Secondly, I am calling on the international community to lead by example. Increase funds for things that are positive, not things that destroy. Increase funding for work on peacekeeping and mediation instead of arms. The international community should train more female peacekeepers and negotiators in Africa and the Middle East. Women are peacekeepers by nature. They would be far less likely to be implicated in sexual abuse of women and girls in local communities.
Thirdly, I would like the international community to fund women’s organizations that are working for peace with minimal resources, instead of giving the dollars to governments that abuse that money.
What activities does the Women’s Peace Coalition conduct nowadays?

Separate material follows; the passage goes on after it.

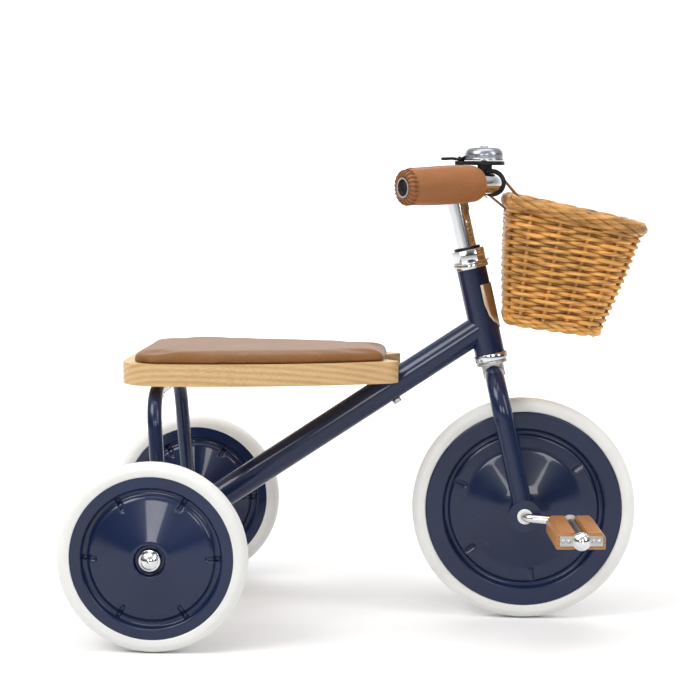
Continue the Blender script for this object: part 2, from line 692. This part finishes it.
def buildCushion():
    outline, low, high = outlineOf("seat_cushion")
    top = low.z + seatForm["padStart"]
    start, end = low.x + seatForm["padBack"], high.x - seatForm["padFront"]
    outline = [(start + (x - low.x) / (high.x - low.x) * (end - start), y * seatForm["padWide"])
               for x, y in outline]
    mesh = plateMesh(outline, low.z + seatForm["lift"], top)
    rims = [edge for edge in mesh.edges if min(v.co.z for v in edge.verts) > top - 1e-6]
    bmesh.ops.bevel(mesh, geom=rims, offset=seatForm["padRound"], offset_type="OFFSET", segments=4,
                    profile=0.5, affect="EDGES", clamp_overlap=True, material=-1)
    piece = finishPiece("seatCushion", mesh, "frame", "seat_leather")
    remesh = piece.modifiers.new("evenMesh", "REMESH")
    remesh.mode = "VOXEL"
    remesh.voxel_size = seatForm["voxel"]
    bpy.context.view_layer.update()
    applyModifiers(piece)
    simulatePad(piece, low.z + seatForm["lift"])
    mesh = bmesh.new()
    mesh.from_mesh(piece.data)
    for _ in range(seatForm["rounds"]):
        soft = [v for v in mesh.verts if v.co.z > low.z + seatForm["restHeight"]]
        bmesh.ops.smooth_vert(mesh, verts=soft, factor=0.4, use_axis_x=True, use_axis_y=True,
                              use_axis_z=True)
    mesh.to_mesh(piece.data)
    mesh.free()
    rounding = piece.modifiers.new("rounding", "SUBSURF")
    rounding.levels = 1
    rounding.render_levels = 1
    applyModifiers(piece)
    piece.data.polygons.foreach_set("use_smooth", [True] * len(piece.data.polygons))
    if not piece.data.materials:
        piece.data.materials.append(finishes["seat_leather"])
    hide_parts("seat_cushion")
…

We train women’s community-based organizations in peacebuilding and gender-based violence prevention programming. We train district local governments to localize Resolution 1325. We train women in local councils for effective legislative and representation skills. We work with grassroots women’s groups to monitor public service delivery. We train police and military on 1325 and the Women Peace and Security agenda, and recently we started engaging them on countering violent extremism. We have also started working with Muslim women in Kampala and Rwenzori regions on preventing and countering radicalism.
How does ICAN help with your work?
ICAN brings together women that have worked with extremist groups and within very violent conflicts. I want to learn from them. I want to share the bit that we have done as the women of Uganda, but I also want to learn new strategies, particularly to prevent an escalation of what is happening in my country so that it doesn’t become full-blown extremism.